Blogs

We’ll always have Jags: how England are building from the back

|

Phil JagielkaEngland’s 0-0 draw in Ukraine on Tuesday night has engendered contrasting emotions.  Those of an optimistic, or even pragmatic bent, are saluting a battling point which keeps World Cup qualification hopes in the team’s hands.

Alternatively, barely a week on from Greg Dyke’s state of the football nation address being centred on the ever declining pool of young talent available to our national side, the performance in Kiev is held up as Exhibit A in support of the new F.A. Chairman’s concerns.

A balanced outlook would be to accept that an element of truth can be found in either interpretation.

The inability of the England team to retain possession has been a cause for lament since Glenn Hoddle’s short-lived spell at the helm concluded in 1999.  Since the dreadful, Kevin Keegan led, European Championship campaign in 2000, when the inferior technique of our best footballers was visibly exposed by classy Romanian and Portuguese outfits, the number of England’s coherent and fluid displays against reputable opposition can be counted on the fingers of one hand.

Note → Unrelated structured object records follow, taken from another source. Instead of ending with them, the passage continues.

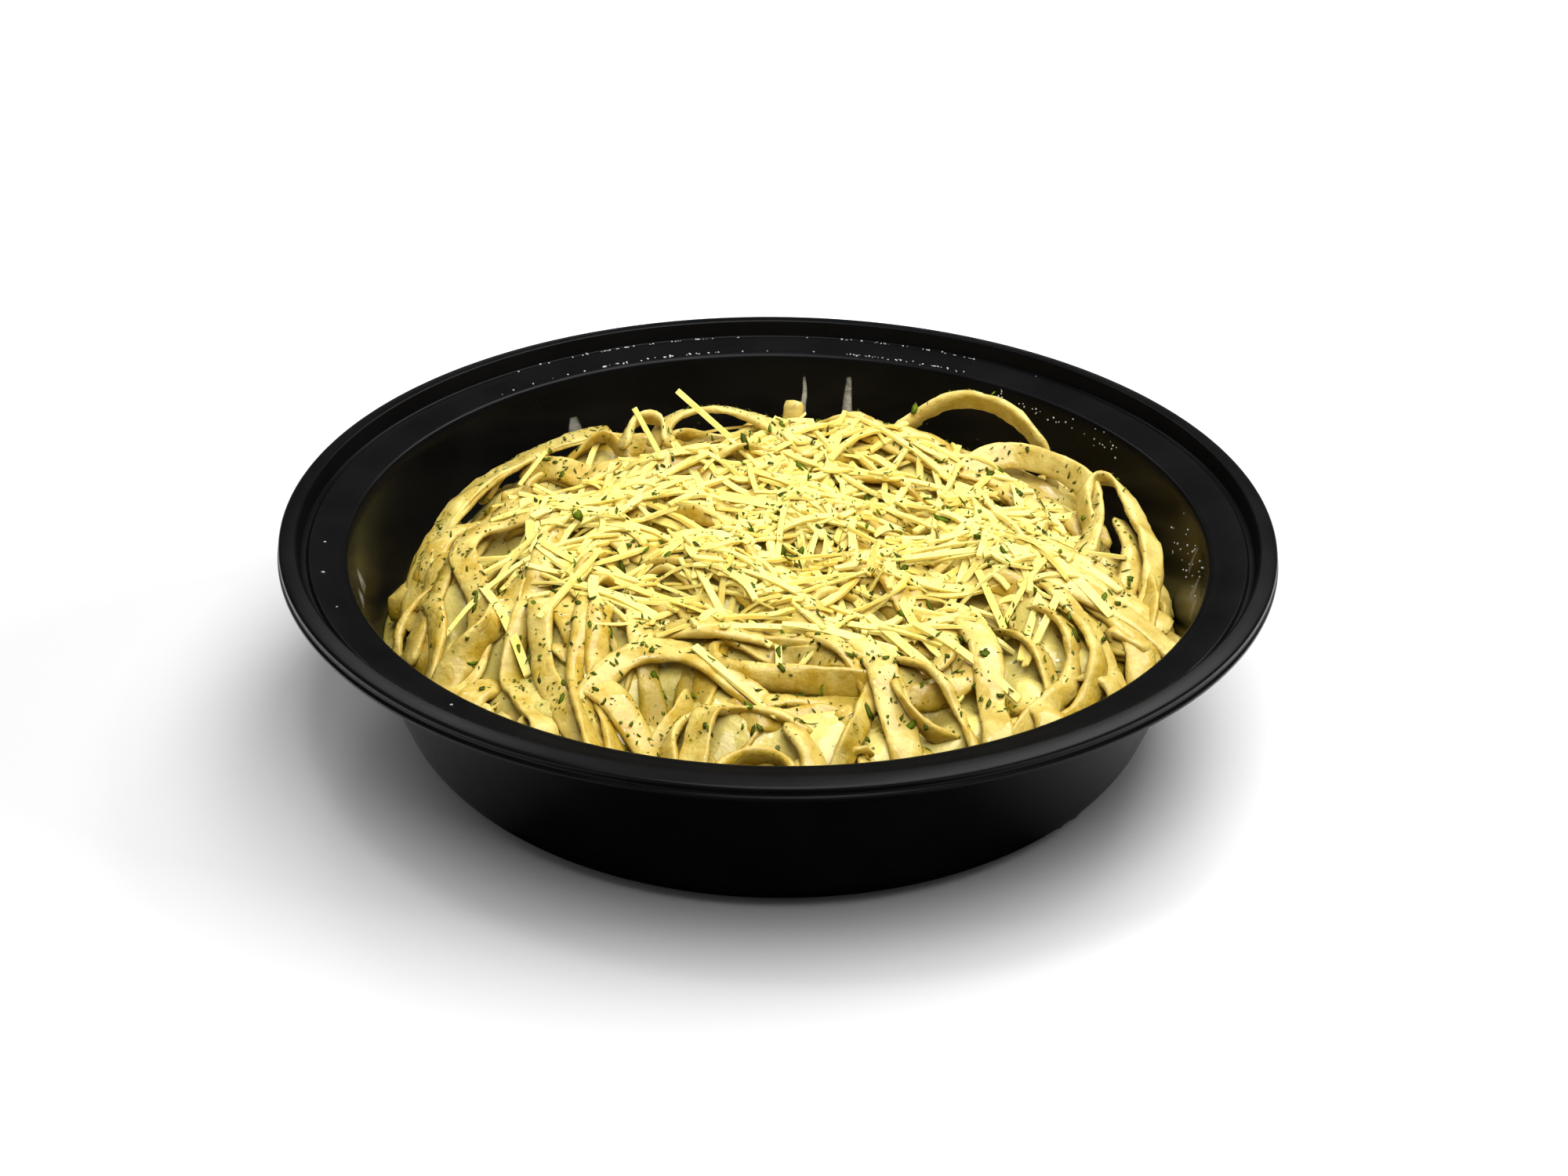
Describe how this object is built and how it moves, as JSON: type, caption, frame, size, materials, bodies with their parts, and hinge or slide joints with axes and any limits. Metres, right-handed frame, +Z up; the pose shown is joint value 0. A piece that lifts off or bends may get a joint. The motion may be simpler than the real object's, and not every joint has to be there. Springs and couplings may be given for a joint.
{
  "type": "fettuccine alfredo in a takeaway bowl",
  "caption": "Round black plastic takeaway bowl, filled with fettuccine in cream sauce under shredded cheese and parsley.",
  "frame": {"origin": "middle of the bowl's underside, on the surface it stands on", "axes": "+Z up along the bowl's axis, +Y away from the side that faces the viewer, +X to the viewer's right"},
  "size_m": [0.229, 0.229, 0.0563],
  "materials": {
    "bowl_plastic": "moulded black plastic, satin outside and shinier inside",
    "cream_sauce": null,
    "coated_noodle": null,
    "cheese": null,
    "parsley": null,
    "water": "beads of condensation and thin smears"
  },
  "bodies": {
    "root": {"bowl": "bowl_plastic", "alfredo_sauce": "cream_sauce", "fettuccine": "coated_noodle", "shredded_cheese": "cheese"}
  },
  "joints": []
}
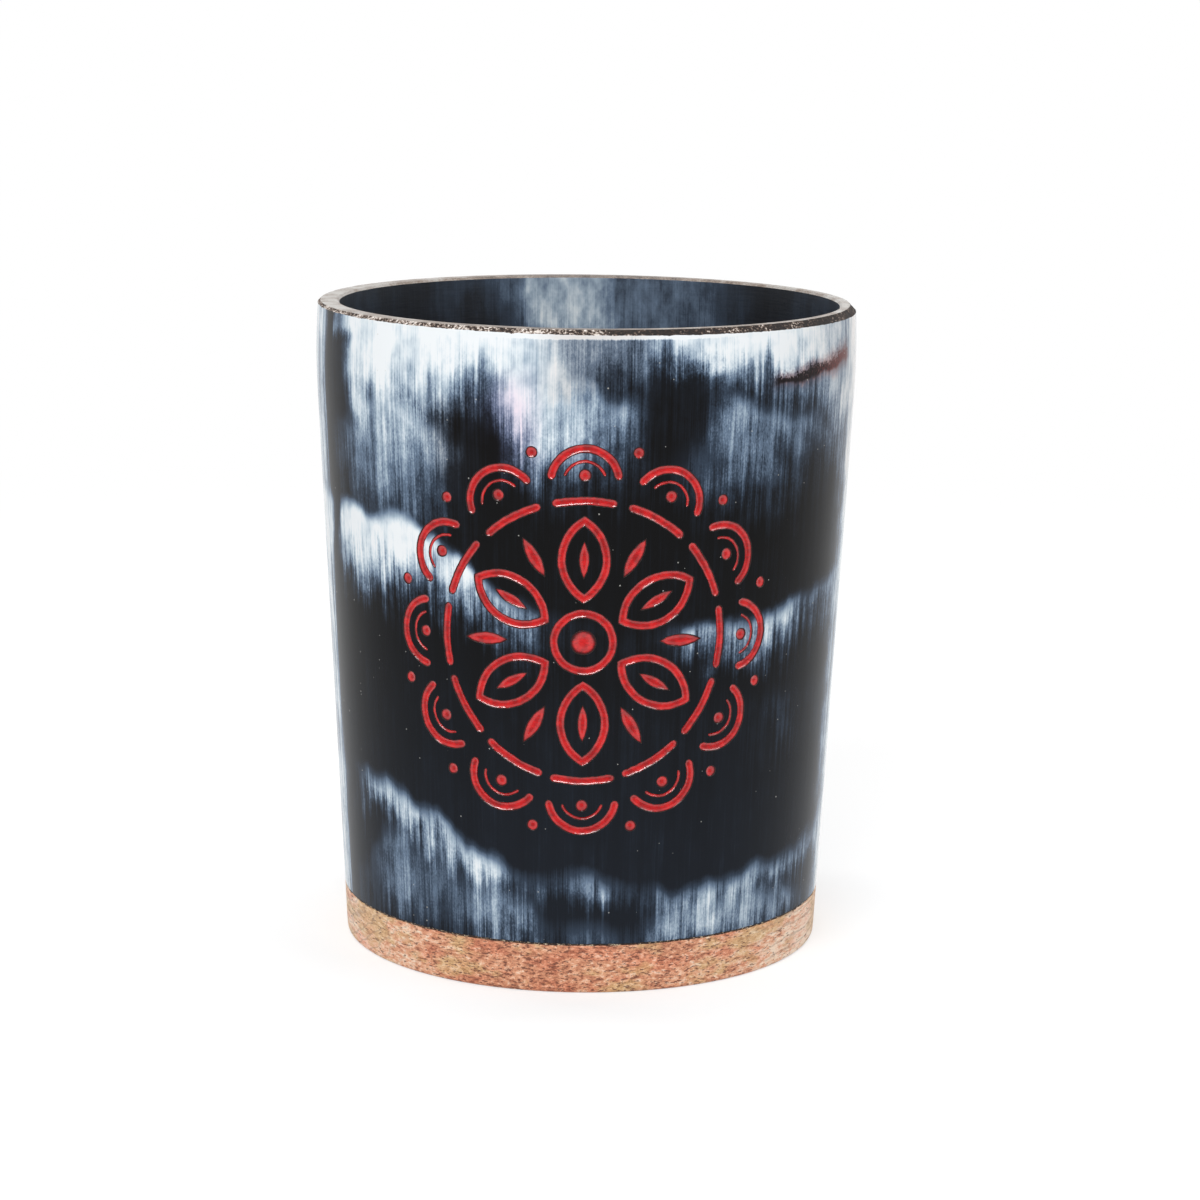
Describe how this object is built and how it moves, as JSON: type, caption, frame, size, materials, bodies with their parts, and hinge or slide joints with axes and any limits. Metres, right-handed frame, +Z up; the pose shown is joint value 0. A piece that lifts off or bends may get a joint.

Croatia, both in Zagreb and at Wembley, under Fabio Capello during the qualifying phase for the 2010 World Cup, periods of this year’s home and away friendlies against Brazil.  Already, by utilising the latter pair of matches as an example of better days, straws are being clutched.

And there it was again in Kiev.  After an early Theo Walcott dart into the box, the Arsenal player breaking onto an intelligent pass by Rickie Lambert, England, in possession, became progressively more sterile.

Jack Wilshere was routinely caught holding onto the ball for seconds too long, while he waited vainly for a colleague to make a positive movement.  When the country’s bright young hope was replaced by Ashley Young, Roy Hodgson made the curious decision to push James Milner – assiduous all night, but the epitome of his team’s lax passing – into the Wilshere sized hole behind Lambert.

Frank Lampard, hitherto largely constrained by his defensive duties, could have been freed to spend 25 minutes roaming in the territory where his instinct for goal and speed of thought can prove so devastating.

That Hodgson declined to make such an offensive alteration was, perhaps, understandable.  As an eventual stalemate, which suited his side far more than it did their hosts, drew temptingly into sight, the prospect of risking a potentially qualification securing point became increasingly unpalatable.

It is for the same reason, that Lambert began the game as a lone forward who was working with modest support, to a man completely isolated, typically receiving the ball at an awkward angle with his closest team-mate 20-yards in the distance.

Steven Gerrard saw out the final throes of the action from a berth so deep that he had become an auxiliary third central-defender.

This, then, was not an apt occasion on which to make caustic observations about the traditional flaws to which we have become accustomed when watching England.  Nor, indeed, is it the time to bemoan the fact that many of the men responsible for such common failings, shine on a weekly basis for clubs which operate in the highest environs of domestic and continental football.

If England surrender the ball so readily in Brazil as was the case in Kiev’s Olympic Stadium, the thousands of supporters who will travel to watch their country in South America would be advised to pack light.

Of course, that previous statement assumes that the point which was ultimately secured in the Ukranian capital’s 70,000 capacity arena will prove sufficient towards the primary aim – that of finishing top of the six nations in Group H.

If the assumption prevails, Hodgson’s team will owe a huge deal of gratitude to Gary Cahill and Phil Jagielka.  Ahead of the game, this defensive pairing was, in many quarters, held up as the chief source of worry in England’s line-up.  Any perceived weakness in the duo is only intensified by their esteemed immediate predecessors, John Terry and Rio Ferdinand.